Ceux qui mouillent le maillot pour cette entreprise le font pour rien et finissent aigris ou au moins frustrés et je les comprends : ils se sont pris la tête tous les soirs jusqu'à 20h pour s'entendre dire dix ans de suite que les augmentations étaient gelés (sauf pour le PDG évidement) mais que la direction les félicitait.
Comme SSII, il y a pire paraît-il, mais ça reste une SSII avec la méthode SSII : vous faire miroiter monts et merveilles pour vous faire bosser le plus possible, sans vous payer les heures sups évidement. Ça dure le temps que ça dure. Quand les gens comprennent qu'ils se sont fait avoir, ils se tirent, et une nouvelle génération de jeunes diplômés prend le relais. Évidement, votre intérêt à vous consiste à comprendre dès le début qu'il n'y a rien à attendre de cette boîte et donc qu'il est inutile de s'y investir.

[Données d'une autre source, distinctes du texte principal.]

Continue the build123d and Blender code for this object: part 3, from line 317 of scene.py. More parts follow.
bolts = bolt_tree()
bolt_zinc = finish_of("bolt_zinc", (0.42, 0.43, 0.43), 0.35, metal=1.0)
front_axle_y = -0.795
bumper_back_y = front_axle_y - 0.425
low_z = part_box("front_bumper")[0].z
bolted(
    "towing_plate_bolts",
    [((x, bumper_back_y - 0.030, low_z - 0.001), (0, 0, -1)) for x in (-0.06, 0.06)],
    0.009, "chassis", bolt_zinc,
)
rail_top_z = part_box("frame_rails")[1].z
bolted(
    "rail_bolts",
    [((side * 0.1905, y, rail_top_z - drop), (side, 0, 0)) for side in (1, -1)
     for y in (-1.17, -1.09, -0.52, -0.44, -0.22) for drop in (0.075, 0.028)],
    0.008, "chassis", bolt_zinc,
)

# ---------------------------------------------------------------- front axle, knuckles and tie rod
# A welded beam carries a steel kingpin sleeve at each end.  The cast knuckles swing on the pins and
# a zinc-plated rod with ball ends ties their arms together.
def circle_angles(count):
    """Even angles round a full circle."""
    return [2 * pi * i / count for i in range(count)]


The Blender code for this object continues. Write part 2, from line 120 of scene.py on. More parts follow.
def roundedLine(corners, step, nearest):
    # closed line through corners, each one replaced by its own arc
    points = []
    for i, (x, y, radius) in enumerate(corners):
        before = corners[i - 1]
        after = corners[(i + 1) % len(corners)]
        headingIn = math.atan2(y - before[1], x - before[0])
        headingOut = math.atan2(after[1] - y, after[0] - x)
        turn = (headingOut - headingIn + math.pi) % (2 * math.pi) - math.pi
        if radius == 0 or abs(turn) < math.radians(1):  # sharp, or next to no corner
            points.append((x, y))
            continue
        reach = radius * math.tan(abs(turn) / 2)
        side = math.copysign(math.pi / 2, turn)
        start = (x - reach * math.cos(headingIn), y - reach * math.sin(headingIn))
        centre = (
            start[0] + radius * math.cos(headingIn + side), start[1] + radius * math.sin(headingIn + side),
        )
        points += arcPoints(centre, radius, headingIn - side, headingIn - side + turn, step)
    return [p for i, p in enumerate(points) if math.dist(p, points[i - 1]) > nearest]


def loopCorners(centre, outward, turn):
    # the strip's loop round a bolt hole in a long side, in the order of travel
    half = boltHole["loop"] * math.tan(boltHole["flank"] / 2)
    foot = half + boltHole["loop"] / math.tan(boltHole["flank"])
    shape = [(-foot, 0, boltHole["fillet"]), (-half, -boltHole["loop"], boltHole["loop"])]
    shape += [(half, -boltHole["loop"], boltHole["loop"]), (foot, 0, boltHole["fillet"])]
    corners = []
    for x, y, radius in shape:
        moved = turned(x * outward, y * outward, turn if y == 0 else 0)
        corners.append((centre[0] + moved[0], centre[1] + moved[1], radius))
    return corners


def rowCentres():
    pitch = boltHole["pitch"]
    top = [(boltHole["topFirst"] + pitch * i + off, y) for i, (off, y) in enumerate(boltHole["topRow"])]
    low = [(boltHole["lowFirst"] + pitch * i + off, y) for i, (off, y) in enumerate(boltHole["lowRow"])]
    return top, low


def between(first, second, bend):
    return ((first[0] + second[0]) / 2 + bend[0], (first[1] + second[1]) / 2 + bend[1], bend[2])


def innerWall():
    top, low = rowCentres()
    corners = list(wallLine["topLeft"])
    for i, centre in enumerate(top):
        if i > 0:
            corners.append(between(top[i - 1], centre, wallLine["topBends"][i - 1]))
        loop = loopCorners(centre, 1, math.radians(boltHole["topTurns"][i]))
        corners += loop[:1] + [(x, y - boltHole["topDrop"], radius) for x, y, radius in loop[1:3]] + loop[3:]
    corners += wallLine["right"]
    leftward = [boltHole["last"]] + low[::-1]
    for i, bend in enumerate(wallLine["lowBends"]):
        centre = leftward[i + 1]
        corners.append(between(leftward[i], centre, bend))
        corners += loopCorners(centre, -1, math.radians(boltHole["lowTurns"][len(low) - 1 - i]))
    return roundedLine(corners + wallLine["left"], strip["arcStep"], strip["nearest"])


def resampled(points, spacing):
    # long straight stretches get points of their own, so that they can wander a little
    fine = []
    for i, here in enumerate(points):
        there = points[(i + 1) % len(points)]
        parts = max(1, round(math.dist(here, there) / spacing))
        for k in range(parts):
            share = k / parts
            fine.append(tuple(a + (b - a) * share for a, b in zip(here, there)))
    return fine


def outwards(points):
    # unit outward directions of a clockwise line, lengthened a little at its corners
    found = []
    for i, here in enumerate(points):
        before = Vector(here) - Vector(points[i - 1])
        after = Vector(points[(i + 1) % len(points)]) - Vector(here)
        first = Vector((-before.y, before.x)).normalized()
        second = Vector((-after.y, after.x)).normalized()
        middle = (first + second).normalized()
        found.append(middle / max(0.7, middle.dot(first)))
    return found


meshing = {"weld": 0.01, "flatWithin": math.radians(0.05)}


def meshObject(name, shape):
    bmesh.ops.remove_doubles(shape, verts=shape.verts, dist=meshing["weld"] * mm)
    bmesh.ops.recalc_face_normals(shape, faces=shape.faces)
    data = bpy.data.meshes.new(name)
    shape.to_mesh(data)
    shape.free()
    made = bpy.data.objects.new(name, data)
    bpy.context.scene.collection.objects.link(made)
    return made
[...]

SSII-alpha ne fera pas d'exception pour vous

Quand on arrive dans une boîte, il faut lui donner sa chance et ne pas supposer d'emblée qu'elle ne vous donnera jamais rien. Mais essayer de bosser pour voir ce qui tombe est une mauvaise approche. Vous risquez de bosser pour rien au quel cas, vous serez dégoûté et aigri. Ce qu'il faut faire, c'est enquêter pour savoir si la boîte vaut la peine que l'on s'investisse dedans. Les bons indicateurs sont le turn-over et les salaires (plus difficiles à connaître mais possible, notamment grâce aux syndicats qui ont des stats). Si vous voyez des types qui bossent bien mais qui se plaignent de ne pas être reconnus et si vous avez 15 départs par mois, c'est même pas la peine de vous fouler : la boîte ne fera pas d'exception pour vous, il faut bien se mettre ça dans la tête.

La bonne approche

La bonne approche, je le pense, c'est celle qui a été la mienne dès que j'ai compris que les augmentations, c'était pas le genre de la maison. Ça se sait très vite. Vous vous apercevez également rapidement que le turn over est élevé et que le principe et de rester deux ans et mettre les voiles. Si les gens ne restent pas, c'est qu'il n'y a pas d'avenir et que l'herbe est plus verte ailleurs. Vous croyez vraiment que sur votre site qui emploie 200 personnes, il y en a 15 qui se tirent chaque mois sans avoir autre chose de mieux derrière ?
Ce constat dressé, une seule conclusion s'impose : inutile de se prendre la tête, inutile de chercher à briller, inutile de faire du zèle. Il faut et il suffit d'assurer un service minimum histoire de ne pas se faire remarquer, un peu de politique pour se faire quelques alliés (idéalement parmi les RH) et c'est tout.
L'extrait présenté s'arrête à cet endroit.